Stored data entries

(begin)

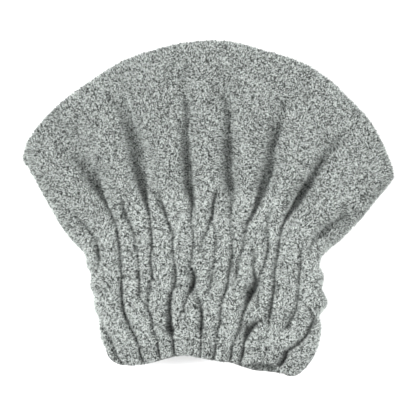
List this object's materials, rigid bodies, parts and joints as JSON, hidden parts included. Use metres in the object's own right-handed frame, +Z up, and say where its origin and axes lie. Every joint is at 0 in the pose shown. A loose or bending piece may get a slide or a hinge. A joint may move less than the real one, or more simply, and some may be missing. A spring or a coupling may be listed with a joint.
{
  "type": "gathered hair turban towel (elasticated plush drying cap, lying flat)",
  "caption": "Soft plush hair-drying cap lying flat: a gathered, elasticated band and hem round the mouth, opening into a loose fan-shaped crown.",
  "frame": {"origin": "on the surface the cap lies on, under the middle of its outline", "axes": "+X across the cap to the wearer's side, +Y from the mouth to the crown, +Z up from the back panel to the front panel"},
  "size_m": [0.28, 0.254, 0.0318],
  "materials": {
    "plush": "short-pile plush in heathered light grey, matt",
    "plush_hem": "the same plush, doubled and pressed flatter"
  },
  "bodies": {
    "root": {"front_panel": "plush", "back_panel": "plush", "hem": "plush_hem"}
  },
  "joints": []
}
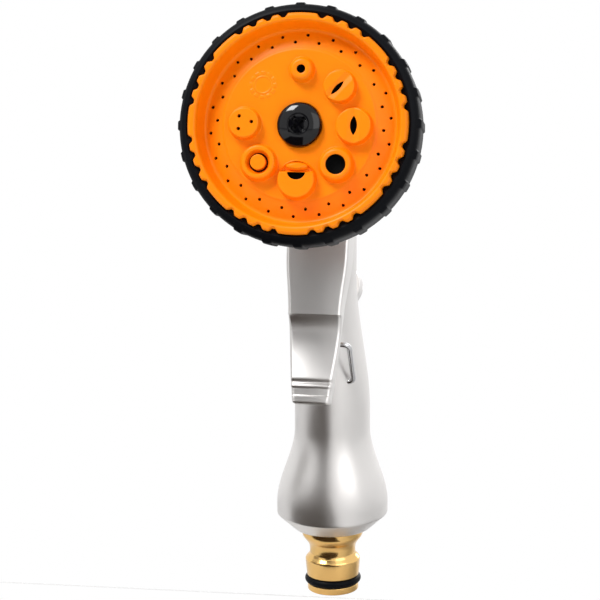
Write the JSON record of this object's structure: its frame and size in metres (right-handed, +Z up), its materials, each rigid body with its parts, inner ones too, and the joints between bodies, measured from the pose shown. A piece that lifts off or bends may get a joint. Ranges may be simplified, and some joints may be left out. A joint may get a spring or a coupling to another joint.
{
  "type": "hose spray nozzle",
  "caption": "Pistol-shaped garden hose spray nozzle with a turning pattern dial, a front trigger, a wire lock bail and a quick-connect hose plug.",
  "frame": {"origin": "on the hose plug's axis, at the middle of its nose", "axes": "+X to the right seen from the front, +Y back along the spray axis, +Z up from the plug to the dial; the water leaves along -Y"},
  "size_m": [0.0734, 0.1168, 0.1745],
  "materials": {
    "orange_plastic": "satin moulded plastic",
    "black_rubber": "soft matte rubber",
    "dark_plastic": "matte moulded plastic",
    "grey_plastic": "matte moulded plastic",
    "white_plastic": "matte moulded plastic",
    "black_enamel": "glossy black",
    "satin_nickel": "satin nickel on a die casting",
    "brass": "turned brass",
    "steel": "bright steel"
  },
  "bodies": {
    "body": {"body_casting": "satin_nickel", "outlet_plate": "grey_plastic", "plate_o_ring": "black_rubber", "plate_screws": "steel", "spindle": "brass", "face_screw": "black_enamel", "screw_washer": "steel", "port_seal": "black_rubber", "seal_spring": "steel", "detent_ball": "steel", "detent_spring": "steel", "trigger_pin": "steel", "gland_nut": "brass", "stem_o_ring": "black_rubber", "valve_seat": "brass", "valve_spring": "steel", "valve_cap": "satin_nickel", "cap_o_ring": "black_rubber", "hose_plug": "brass", "plug_o_ring": "black_rubber", "plug_washer": "black_rubber", "inlet_filter": "white_plastic"},
    "dial": {"spray_face": "orange_plastic", "grip_ring": "black_rubber", "chamber_plate": "dark_plastic", "cone_insert": "orange_plastic"},
    "trigger": {"trigger": "satin_nickel"},
    "valve": {"valve_stem": "brass", "valve_washer": "black_rubber", "washer_nut": "steel"},
    "lock_bail": {"lock_bail": "steel"}
  },
  "joints": [
    {"name": "dial_turn", "type": "hinge", "parent": "body", "child": "dial", "pos_m": [0, -0.10859, 0.13384], "axis": [0, -1, 0], "continuous": true},
    {"name": "trigger_squeeze", "type": "hinge", "parent": "body", "child": "trigger", "pos_m": [0, -0.05459, 0.10884], "axis": [1, 0, 0], "range_deg": [0, 17], "stiffness_Nm_per_rad": 1, "springref_deg": -8.59},
    {"name": "valve_slide", "type": "slide", "parent": "body", "child": "valve", "axis": [0, 1, 0], "range_m": [0, 0.0046], "deforming": ["valve_spring"]},
    {"name": "bail_swing", "type": "hinge", "parent": "body", "child": "lock_bail", "pos_m": [0, -0.03059, 0.06284], "axis": [1, 0, 0], "range_deg": [-20, 125]}
  ],
  "couplings": [
    {"joint": "valve_slide", "follows": "trigger_squeeze", "m_per_rad": 0.0151}
  ]
}
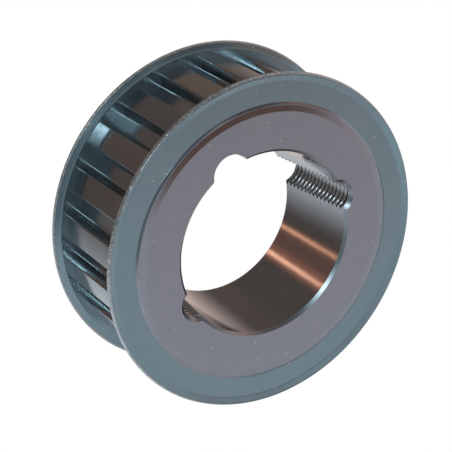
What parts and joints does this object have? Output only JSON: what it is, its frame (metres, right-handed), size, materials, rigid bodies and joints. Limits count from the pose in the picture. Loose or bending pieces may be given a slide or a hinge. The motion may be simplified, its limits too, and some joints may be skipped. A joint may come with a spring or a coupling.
{
  "type": "flanged timing belt pulley",
  "caption": "Flanged toothed belt pulley with a tapered bore and half-round screw holes that take a taper bush.",
  "frame": {"origin": "centre of the pulley's axis at the lowest edge of the rear flange, on the surface that it stands on", "axes": "+Z along the axis from the rear to the front face, where the bore is widest; +X through the centre of a belt groove"},
  "size_m": [0.087, 0.087, 0.0309],
  "materials": {
    "pulley_iron": "machined and phosphated, satin",
    "flange_steel": "zinc plated, semi-gloss"
  },
  "bodies": {
    "root": {"pulley_body": "pulley_iron", "front_flange": "flange_steel", "rear_flange": "flange_steel"}
  },
  "joints": []
}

(end)

TASK DETAILS
Every entry should be printed again exactly as it stands.

TASK RESPONSE
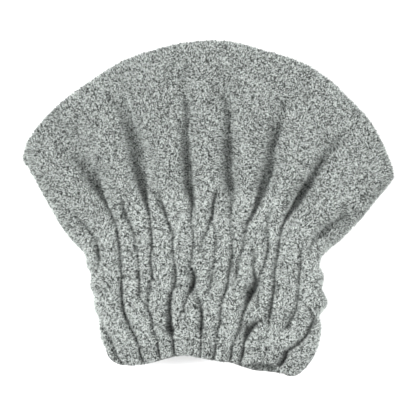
List this object's materials, rigid bodies, parts and joints as JSON, hidden parts included. Use metres in the object's own right-handed frame, +Z up, and say where its origin and axes lie. Every joint is at 0 in the pose shown. A loose or bending piece may get a slide or a hinge. A joint may move less than the real one, or more simply, and some may be missing. A spring or a coupling may be listed with a joint.
{
  "type": "gathered hair turban towel (elasticated plush drying cap, lying flat)",
  "caption": "Soft plush hair-drying cap lying flat: a gathered, elasticated band and hem round the mouth, opening into a loose fan-shaped crown.",
  "frame": {"origin": "on the surface the cap lies on, under the middle of its outline", "axes": "+X across the cap to the wearer's side, +Y from the mouth to the crown, +Z up from the back panel to the front panel"},
  "size_m": [0.28, 0.254, 0.0318],
  "materials": {
    "plush": "short-pile plush in heathered light grey, matt",
    "plush_hem": "the same plush, doubled and pressed flatter"
  },
  "bodies": {
    "root": {"front_panel": "plush", "back_panel": "plush", "hem": "plush_hem"}
  },
  "joints": []
}
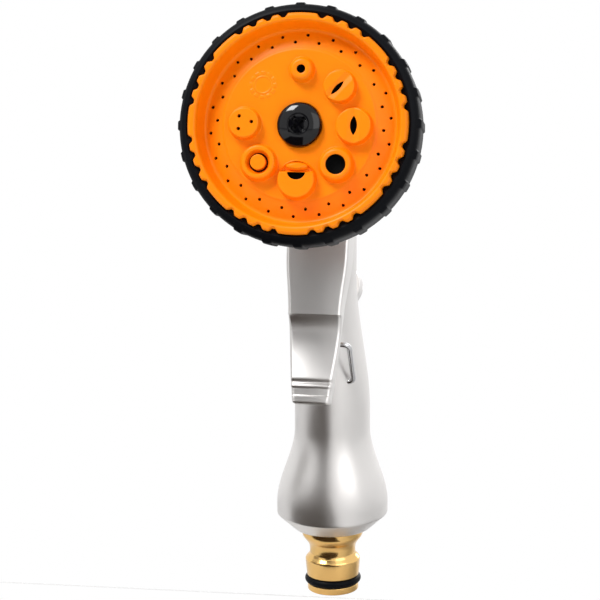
Write the JSON record of this object's structure: its frame and size in metres (right-handed, +Z up), its materials, each rigid body with its parts, inner ones too, and the joints between bodies, measured from the pose shown. A piece that lifts off or bends may get a joint. Ranges may be simplified, and some joints may be left out. A joint may get a spring or a coupling to another joint.
{
  "type": "hose spray nozzle",
  "caption": "Pistol-shaped garden hose spray nozzle with a turning pattern dial, a front trigger, a wire lock bail and a quick-connect hose plug.",
  "frame": {"origin": "on the hose plug's axis, at the middle of its nose", "axes": "+X to the right seen from the front, +Y back along the spray axis, +Z up from the plug to the dial; the water leaves along -Y"},
  "size_m": [0.0734, 0.1168, 0.1745],
  "materials": {
    "orange_plastic": "satin moulded plastic",
    "black_rubber": "soft matte rubber",
    "dark_plastic": "matte moulded plastic",
    "grey_plastic": "matte moulded plastic",
    "white_plastic": "matte moulded plastic",
    "black_enamel": "glossy black",
    "satin_nickel": "satin nickel on a die casting",
    "brass": "turned brass",
    "steel": "bright steel"
  },
  "bodies": {
    "body": {"body_casting": "satin_nickel", "outlet_plate": "grey_plastic", "plate_o_ring": "black_rubber", "plate_screws": "steel", "spindle": "brass", "face_screw": "black_enamel", "screw_washer": "steel", "port_seal": "black_rubber", "seal_spring": "steel", "detent_ball": "steel", "detent_spring": "steel", "trigger_pin": "steel", "gland_nut": "brass", "stem_o_ring": "black_rubber", "valve_seat": "brass", "valve_spring": "steel", "valve_cap": "satin_nickel", "cap_o_ring": "black_rubber", "hose_plug": "brass", "plug_o_ring": "black_rubber", "plug_washer": "black_rubber", "inlet_filter": "white_plastic"},
    "dial": {"spray_face": "orange_plastic", "grip_ring": "black_rubber", "chamber_plate": "dark_plastic", "cone_insert": "orange_plastic"},
    "trigger": {"trigger": "satin_nickel"},
    "valve": {"valve_stem": "brass", "valve_washer": "black_rubber", "washer_nut": "steel"},
    "lock_bail": {"lock_bail": "steel"}
  },
  "joints": [
    {"name": "dial_turn", "type": "hinge", "parent": "body", "child": "dial", "pos_m": [0, -0.10859, 0.13384], "axis": [0, -1, 0], "continuous": true},
    {"name": "trigger_squeeze", "type": "hinge", "parent": "body", "child": "trigger", "pos_m": [0, -0.05459, 0.10884], "axis": [1, 0, 0], "range_deg": [0, 17], "stiffness_Nm_per_rad": 1, "springref_deg": -8.59},
    {"name": "valve_slide", "type": "slide", "parent": "body", "child": "valve", "axis": [0, 1, 0], "range_m": [0, 0.0046], "deforming": ["valve_spring"]},
    {"name": "bail_swing", "type": "hinge", "parent": "body", "child": "lock_bail", "pos_m": [0, -0.03059, 0.06284], "axis": [1, 0, 0], "range_deg": [-20, 125]}
  ],
  "couplings": [
    {"joint": "valve_slide", "follows": "trigger_squeeze", "m_per_rad": 0.0151}
  ]
}
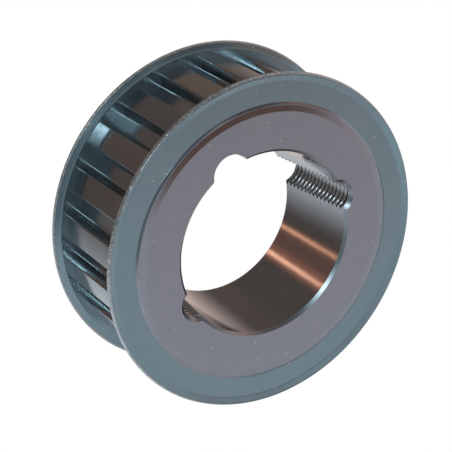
What parts and joints does this object have? Output only JSON: what it is, its frame (metres, right-handed), size, materials, rigid bodies and joints. Limits count from the pose in the picture. Loose or bending pieces may be given a slide or a hinge. The motion may be simplified, its limits too, and some joints may be skipped. A joint may come with a spring or a coupling.
{
  "type": "flanged timing belt pulley",
  "caption": "Flanged toothed belt pulley with a tapered bore and half-round screw holes that take a taper bush.",
  "frame": {"origin": "centre of the pulley's axis at the lowest edge of the rear flange, on the surface that it stands on", "axes": "+Z along the axis from the rear to the front face, where the bore is widest; +X through the centre of a belt groove"},
  "size_m": [0.087, 0.087, 0.0309],
  "materials": {
    "pulley_iron": "machined and phosphated, satin",
    "flange_steel": "zinc plated, semi-gloss"
  },
  "bodies": {
    "root": {"pulley_body": "pulley_iron", "front_flange": "flange_steel", "rear_flange": "flange_steel"}
  },
  "joints": []
}